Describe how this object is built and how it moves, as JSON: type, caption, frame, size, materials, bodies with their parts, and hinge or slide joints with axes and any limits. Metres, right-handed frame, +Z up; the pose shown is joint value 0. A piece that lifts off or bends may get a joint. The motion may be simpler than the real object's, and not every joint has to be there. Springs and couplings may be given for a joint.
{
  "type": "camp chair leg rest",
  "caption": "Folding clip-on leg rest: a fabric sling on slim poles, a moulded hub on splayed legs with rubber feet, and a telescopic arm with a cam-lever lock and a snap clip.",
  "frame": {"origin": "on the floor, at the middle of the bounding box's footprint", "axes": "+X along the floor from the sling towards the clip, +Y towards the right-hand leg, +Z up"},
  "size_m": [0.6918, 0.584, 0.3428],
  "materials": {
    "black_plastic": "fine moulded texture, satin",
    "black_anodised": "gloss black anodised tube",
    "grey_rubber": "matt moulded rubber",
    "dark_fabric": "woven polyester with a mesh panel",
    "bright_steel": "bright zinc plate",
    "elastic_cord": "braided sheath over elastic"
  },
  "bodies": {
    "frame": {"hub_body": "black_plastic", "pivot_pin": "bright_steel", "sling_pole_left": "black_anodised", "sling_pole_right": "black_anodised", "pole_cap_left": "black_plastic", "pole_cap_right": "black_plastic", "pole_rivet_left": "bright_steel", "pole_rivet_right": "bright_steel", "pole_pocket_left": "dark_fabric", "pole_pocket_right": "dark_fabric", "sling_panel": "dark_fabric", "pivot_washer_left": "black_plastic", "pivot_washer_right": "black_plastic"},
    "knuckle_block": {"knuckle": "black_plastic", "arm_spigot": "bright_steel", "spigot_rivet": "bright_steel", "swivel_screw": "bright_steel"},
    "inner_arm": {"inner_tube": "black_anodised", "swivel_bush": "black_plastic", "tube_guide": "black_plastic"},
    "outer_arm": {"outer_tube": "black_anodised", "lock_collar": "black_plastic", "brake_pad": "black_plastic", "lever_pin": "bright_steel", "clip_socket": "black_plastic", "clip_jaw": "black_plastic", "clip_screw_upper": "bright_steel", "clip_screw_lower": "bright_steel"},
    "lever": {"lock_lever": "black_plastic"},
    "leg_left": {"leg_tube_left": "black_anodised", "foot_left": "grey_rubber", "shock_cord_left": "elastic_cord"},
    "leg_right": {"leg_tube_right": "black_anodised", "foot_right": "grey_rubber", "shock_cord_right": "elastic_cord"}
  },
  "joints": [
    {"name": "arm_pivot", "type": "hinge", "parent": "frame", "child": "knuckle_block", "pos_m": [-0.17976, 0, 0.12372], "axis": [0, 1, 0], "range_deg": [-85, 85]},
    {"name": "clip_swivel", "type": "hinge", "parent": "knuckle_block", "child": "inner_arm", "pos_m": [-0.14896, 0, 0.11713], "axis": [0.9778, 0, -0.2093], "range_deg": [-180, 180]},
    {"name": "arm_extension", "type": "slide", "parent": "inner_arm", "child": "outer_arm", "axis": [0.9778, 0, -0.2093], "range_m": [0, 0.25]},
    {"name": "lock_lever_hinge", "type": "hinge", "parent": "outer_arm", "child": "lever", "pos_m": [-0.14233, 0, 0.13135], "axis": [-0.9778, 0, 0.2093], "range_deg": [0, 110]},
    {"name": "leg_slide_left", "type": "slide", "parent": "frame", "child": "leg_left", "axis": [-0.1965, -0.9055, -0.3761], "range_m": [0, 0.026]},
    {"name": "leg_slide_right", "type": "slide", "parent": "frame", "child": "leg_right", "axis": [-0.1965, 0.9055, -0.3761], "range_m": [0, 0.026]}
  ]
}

§ What is being asked
Each line holding "bodies" must be found and copied.

§ Response
Describe how this object is built and how it moves, as JSON: type, caption, frame, size, materials, bodies with their parts, and hinge or slide joints with axes and any limits. Metres, right-handed frame, +Z up; the pose shown is joint value 0. A piece that lifts off or bends may get a joint. The motion may be simpler than the real object's, and not every joint has to be there. Springs and couplings may be given for a joint.
  "bodies": {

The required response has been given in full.